> _Description of the task_
Reproduce each line exactly, including spacing and punctuation.

> _Available data_
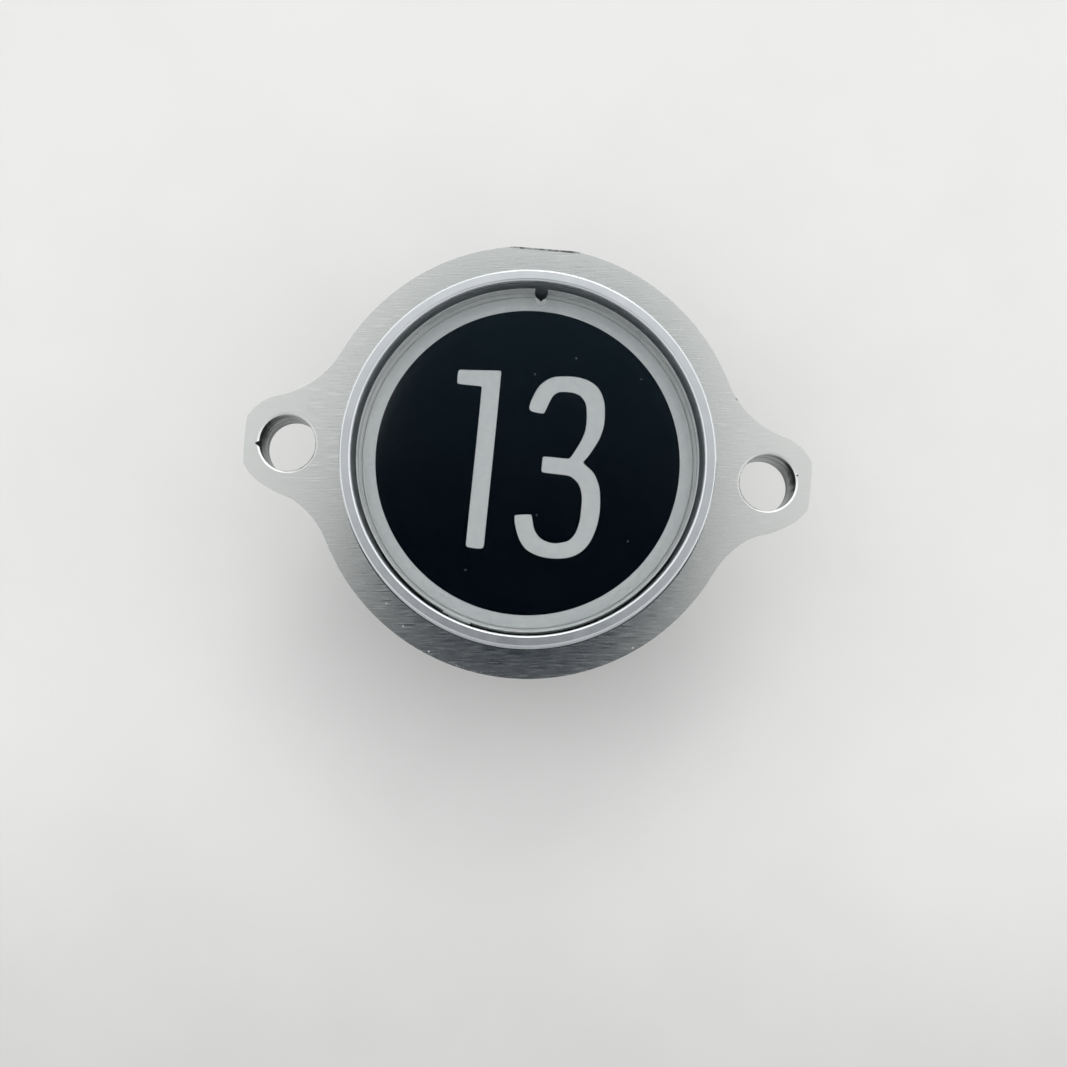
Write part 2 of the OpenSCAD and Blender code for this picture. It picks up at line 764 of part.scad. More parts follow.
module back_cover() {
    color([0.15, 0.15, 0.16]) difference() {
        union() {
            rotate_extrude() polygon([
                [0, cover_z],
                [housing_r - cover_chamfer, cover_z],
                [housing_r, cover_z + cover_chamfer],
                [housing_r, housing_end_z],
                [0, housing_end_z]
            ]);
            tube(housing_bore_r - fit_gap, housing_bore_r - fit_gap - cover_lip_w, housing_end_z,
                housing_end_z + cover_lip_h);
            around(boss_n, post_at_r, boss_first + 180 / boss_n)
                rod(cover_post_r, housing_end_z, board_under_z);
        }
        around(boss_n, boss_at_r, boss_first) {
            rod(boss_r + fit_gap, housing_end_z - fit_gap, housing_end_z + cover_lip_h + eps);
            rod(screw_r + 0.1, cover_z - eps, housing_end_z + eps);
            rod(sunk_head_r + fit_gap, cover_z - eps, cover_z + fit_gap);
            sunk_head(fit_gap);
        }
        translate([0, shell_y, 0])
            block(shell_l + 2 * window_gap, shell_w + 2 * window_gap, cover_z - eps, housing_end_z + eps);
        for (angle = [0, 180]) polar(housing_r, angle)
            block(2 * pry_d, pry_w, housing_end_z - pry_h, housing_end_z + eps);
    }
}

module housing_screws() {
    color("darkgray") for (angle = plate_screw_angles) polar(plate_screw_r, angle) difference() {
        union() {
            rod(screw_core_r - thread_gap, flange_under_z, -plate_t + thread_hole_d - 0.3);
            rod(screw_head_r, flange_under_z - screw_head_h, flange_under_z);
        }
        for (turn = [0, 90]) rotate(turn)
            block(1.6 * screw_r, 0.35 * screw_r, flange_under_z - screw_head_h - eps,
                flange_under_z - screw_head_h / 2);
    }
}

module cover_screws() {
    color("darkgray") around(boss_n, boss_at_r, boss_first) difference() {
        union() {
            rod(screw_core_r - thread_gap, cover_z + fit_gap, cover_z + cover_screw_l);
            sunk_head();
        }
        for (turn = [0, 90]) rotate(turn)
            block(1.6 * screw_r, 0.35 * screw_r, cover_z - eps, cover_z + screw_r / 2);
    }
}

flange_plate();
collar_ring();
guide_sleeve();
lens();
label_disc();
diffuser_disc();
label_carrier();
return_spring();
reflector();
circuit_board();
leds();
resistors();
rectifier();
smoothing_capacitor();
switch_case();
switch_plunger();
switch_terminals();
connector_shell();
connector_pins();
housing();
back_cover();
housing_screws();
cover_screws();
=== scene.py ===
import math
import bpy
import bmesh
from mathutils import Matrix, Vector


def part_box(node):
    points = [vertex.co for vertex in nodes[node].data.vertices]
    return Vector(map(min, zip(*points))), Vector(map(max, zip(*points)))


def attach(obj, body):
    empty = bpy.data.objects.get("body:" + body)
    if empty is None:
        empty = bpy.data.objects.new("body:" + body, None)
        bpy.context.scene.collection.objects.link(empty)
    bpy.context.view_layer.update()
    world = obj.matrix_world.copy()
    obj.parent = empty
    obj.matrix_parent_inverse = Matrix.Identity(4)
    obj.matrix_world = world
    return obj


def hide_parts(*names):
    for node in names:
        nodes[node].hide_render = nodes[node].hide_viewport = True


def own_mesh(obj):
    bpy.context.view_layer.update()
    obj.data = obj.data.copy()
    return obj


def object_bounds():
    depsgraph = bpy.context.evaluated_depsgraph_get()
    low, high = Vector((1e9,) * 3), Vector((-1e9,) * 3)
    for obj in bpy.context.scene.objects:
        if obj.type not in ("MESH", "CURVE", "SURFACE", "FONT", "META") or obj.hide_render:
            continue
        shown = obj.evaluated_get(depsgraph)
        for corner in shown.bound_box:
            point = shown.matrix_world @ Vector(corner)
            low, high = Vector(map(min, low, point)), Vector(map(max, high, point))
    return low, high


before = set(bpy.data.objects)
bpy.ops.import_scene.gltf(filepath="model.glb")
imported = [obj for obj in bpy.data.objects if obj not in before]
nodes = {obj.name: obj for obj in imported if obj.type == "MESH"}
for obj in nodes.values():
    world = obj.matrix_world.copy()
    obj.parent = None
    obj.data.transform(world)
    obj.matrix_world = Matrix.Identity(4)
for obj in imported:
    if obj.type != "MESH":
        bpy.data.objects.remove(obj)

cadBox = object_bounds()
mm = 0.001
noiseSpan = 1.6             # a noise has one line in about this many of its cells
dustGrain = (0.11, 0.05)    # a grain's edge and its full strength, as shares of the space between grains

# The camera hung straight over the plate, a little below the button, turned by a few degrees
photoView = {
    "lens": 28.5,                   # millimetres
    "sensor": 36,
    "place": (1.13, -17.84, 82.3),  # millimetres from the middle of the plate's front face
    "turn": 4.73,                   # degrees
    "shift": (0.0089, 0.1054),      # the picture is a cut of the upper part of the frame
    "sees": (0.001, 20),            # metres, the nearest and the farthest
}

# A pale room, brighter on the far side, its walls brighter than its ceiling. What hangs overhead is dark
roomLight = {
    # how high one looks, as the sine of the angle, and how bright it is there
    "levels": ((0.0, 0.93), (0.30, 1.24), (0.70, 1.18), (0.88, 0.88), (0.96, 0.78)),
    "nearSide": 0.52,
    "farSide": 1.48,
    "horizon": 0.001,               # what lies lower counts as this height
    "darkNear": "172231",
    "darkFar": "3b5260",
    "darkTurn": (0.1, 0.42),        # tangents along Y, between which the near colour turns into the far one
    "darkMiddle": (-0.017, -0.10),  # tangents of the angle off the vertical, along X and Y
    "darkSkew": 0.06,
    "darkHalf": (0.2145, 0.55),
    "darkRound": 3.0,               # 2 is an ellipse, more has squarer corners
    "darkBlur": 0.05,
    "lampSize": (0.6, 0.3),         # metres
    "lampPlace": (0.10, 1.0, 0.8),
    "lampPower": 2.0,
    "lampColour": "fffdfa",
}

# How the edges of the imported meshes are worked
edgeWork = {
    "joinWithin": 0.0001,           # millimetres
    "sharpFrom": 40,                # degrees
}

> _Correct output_
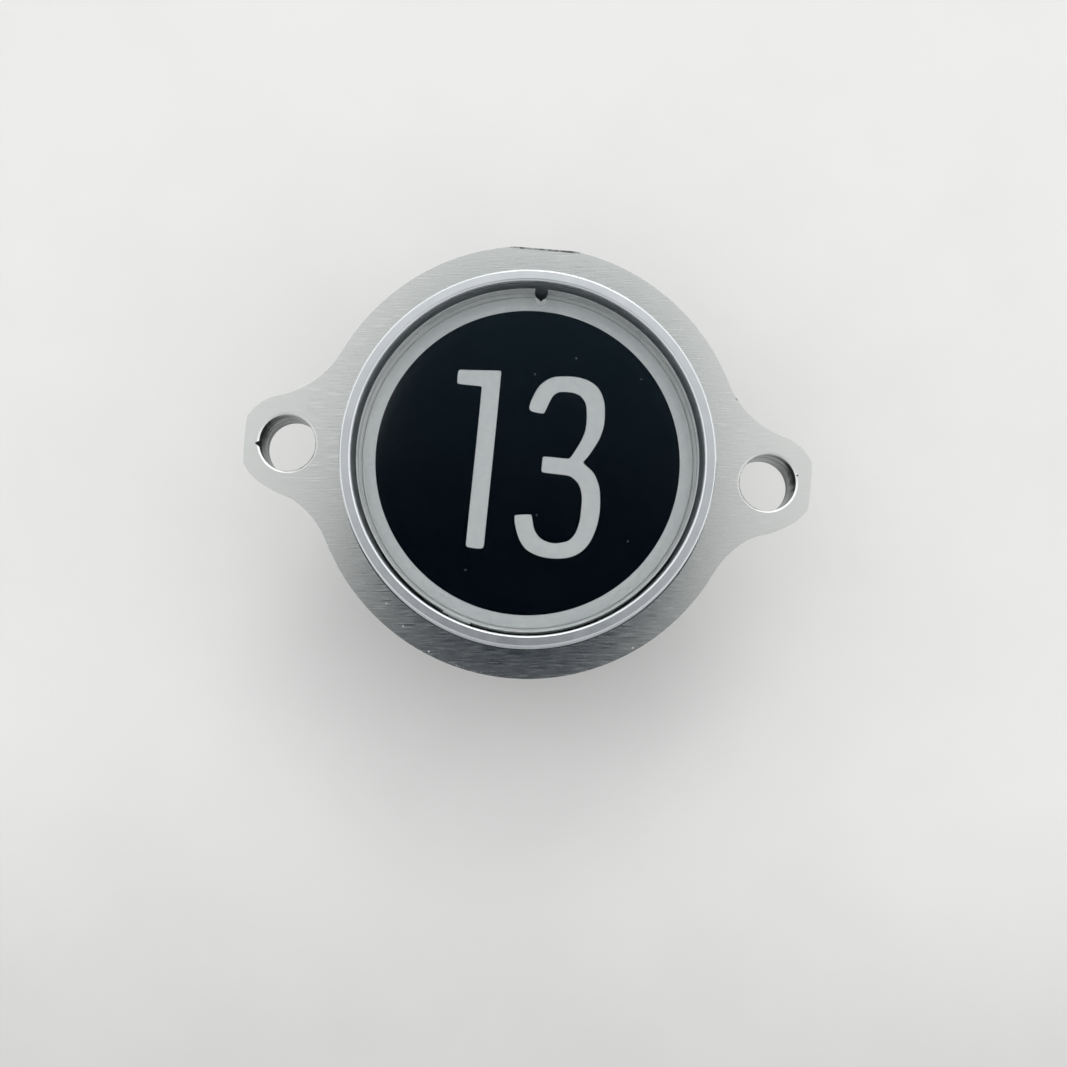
Write part 2 of the OpenSCAD and Blender code for this picture. It picks up at line 764 of part.scad. More parts follow.
module back_cover() {
    color([0.15, 0.15, 0.16]) difference() {
        union() {
            rotate_extrude() polygon([
                [0, cover_z],
                [housing_r - cover_chamfer, cover_z],
                [housing_r, cover_z + cover_chamfer],
                [housing_r, housing_end_z],
                [0, housing_end_z]
            ]);
            tube(housing_bore_r - fit_gap, housing_bore_r - fit_gap - cover_lip_w, housing_end_z,
                housing_end_z + cover_lip_h);
            around(boss_n, post_at_r, boss_first + 180 / boss_n)
                rod(cover_post_r, housing_end_z, board_under_z);
        }
        around(boss_n, boss_at_r, boss_first) {
            rod(boss_r + fit_gap, housing_end_z - fit_gap, housing_end_z + cover_lip_h + eps);
            rod(screw_r + 0.1, cover_z - eps, housing_end_z + eps);
            rod(sunk_head_r + fit_gap, cover_z - eps, cover_z + fit_gap);
            sunk_head(fit_gap);
        }
        translate([0, shell_y, 0])
            block(shell_l + 2 * window_gap, shell_w + 2 * window_gap, cover_z - eps, housing_end_z + eps);
        for (angle = [0, 180]) polar(housing_r, angle)
            block(2 * pry_d, pry_w, housing_end_z - pry_h, housing_end_z + eps);
    }
}

module housing_screws() {
    color("darkgray") for (angle = plate_screw_angles) polar(plate_screw_r, angle) difference() {
        union() {
            rod(screw_core_r - thread_gap, flange_under_z, -plate_t + thread_hole_d - 0.3);
            rod(screw_head_r, flange_under_z - screw_head_h, flange_under_z);
        }
        for (turn = [0, 90]) rotate(turn)
            block(1.6 * screw_r, 0.35 * screw_r, flange_under_z - screw_head_h - eps,
                flange_under_z - screw_head_h / 2);
    }
}

module cover_screws() {
    color("darkgray") around(boss_n, boss_at_r, boss_first) difference() {
        union() {
            rod(screw_core_r - thread_gap, cover_z + fit_gap, cover_z + cover_screw_l);
            sunk_head();
        }
        for (turn = [0, 90]) rotate(turn)
            block(1.6 * screw_r, 0.35 * screw_r, cover_z - eps, cover_z + screw_r / 2);
    }
}

flange_plate();
collar_ring();
guide_sleeve();
lens();
label_disc();
diffuser_disc();
label_carrier();
return_spring();
reflector();
circuit_board();
leds();
resistors();
rectifier();
smoothing_capacitor();
switch_case();
switch_plunger();
switch_terminals();
connector_shell();
connector_pins();
housing();
back_cover();
housing_screws();
cover_screws();
=== scene.py ===
import math
import bpy
import bmesh
from mathutils import Matrix, Vector


def part_box(node):
    points = [vertex.co for vertex in nodes[node].data.vertices]
    return Vector(map(min, zip(*points))), Vector(map(max, zip(*points)))


def attach(obj, body):
    empty = bpy.data.objects.get("body:" + body)
    if empty is None:
        empty = bpy.data.objects.new("body:" + body, None)
        bpy.context.scene.collection.objects.link(empty)
    bpy.context.view_layer.update()
    world = obj.matrix_world.copy()
    obj.parent = empty
    obj.matrix_parent_inverse = Matrix.Identity(4)
    obj.matrix_world = world
    return obj


def hide_parts(*names):
    for node in names:
        nodes[node].hide_render = nodes[node].hide_viewport = True


def own_mesh(obj):
    bpy.context.view_layer.update()
    obj.data = obj.data.copy()
    return obj


def object_bounds():
    depsgraph = bpy.context.evaluated_depsgraph_get()
    low, high = Vector((1e9,) * 3), Vector((-1e9,) * 3)
    for obj in bpy.context.scene.objects:
        if obj.type not in ("MESH", "CURVE", "SURFACE", "FONT", "META") or obj.hide_render:
            continue
        shown = obj.evaluated_get(depsgraph)
        for corner in shown.bound_box:
            point = shown.matrix_world @ Vector(corner)
            low, high = Vector(map(min, low, point)), Vector(map(max, high, point))
    return low, high


before = set(bpy.data.objects)
bpy.ops.import_scene.gltf(filepath="model.glb")
imported = [obj for obj in bpy.data.objects if obj not in before]
nodes = {obj.name: obj for obj in imported if obj.type == "MESH"}
for obj in nodes.values():
    world = obj.matrix_world.copy()
    obj.parent = None
    obj.data.transform(world)
    obj.matrix_world = Matrix.Identity(4)
for obj in imported:
    if obj.type != "MESH":
        bpy.data.objects.remove(obj)

cadBox = object_bounds()
mm = 0.001
noiseSpan = 1.6             # a noise has one line in about this many of its cells
dustGrain = (0.11, 0.05)    # a grain's edge and its full strength, as shares of the space between grains

# The camera hung straight over the plate, a little below the button, turned by a few degrees
photoView = {
    "lens": 28.5,                   # millimetres
    "sensor": 36,
    "place": (1.13, -17.84, 82.3),  # millimetres from the middle of the plate's front face
    "turn": 4.73,                   # degrees
    "shift": (0.0089, 0.1054),      # the picture is a cut of the upper part of the frame
    "sees": (0.001, 20),            # metres, the nearest and the farthest
}

# A pale room, brighter on the far side, its walls brighter than its ceiling. What hangs overhead is dark
roomLight = {
    # how high one looks, as the sine of the angle, and how bright it is there
    "levels": ((0.0, 0.93), (0.30, 1.24), (0.70, 1.18), (0.88, 0.88), (0.96, 0.78)),
    "nearSide": 0.52,
    "farSide": 1.48,
    "horizon": 0.001,               # what lies lower counts as this height
    "darkNear": "172231",
    "darkFar": "3b5260",
    "darkTurn": (0.1, 0.42),        # tangents along Y, between which the near colour turns into the far one
    "darkMiddle": (-0.017, -0.10),  # tangents of the angle off the vertical, along X and Y
    "darkSkew": 0.06,
    "darkHalf": (0.2145, 0.55),
    "darkRound": 3.0,               # 2 is an ellipse, more has squarer corners
    "darkBlur": 0.05,
    "lampSize": (0.6, 0.3),         # metres
    "lampPlace": (0.10, 1.0, 0.8),
    "lampPower": 2.0,
    "lampColour": "fffdfa",
}

# How the edges of the imported meshes are worked
edgeWork = {
    "joinWithin": 0.0001,           # millimetres
    "sharpFrom": 40,                # degrees
}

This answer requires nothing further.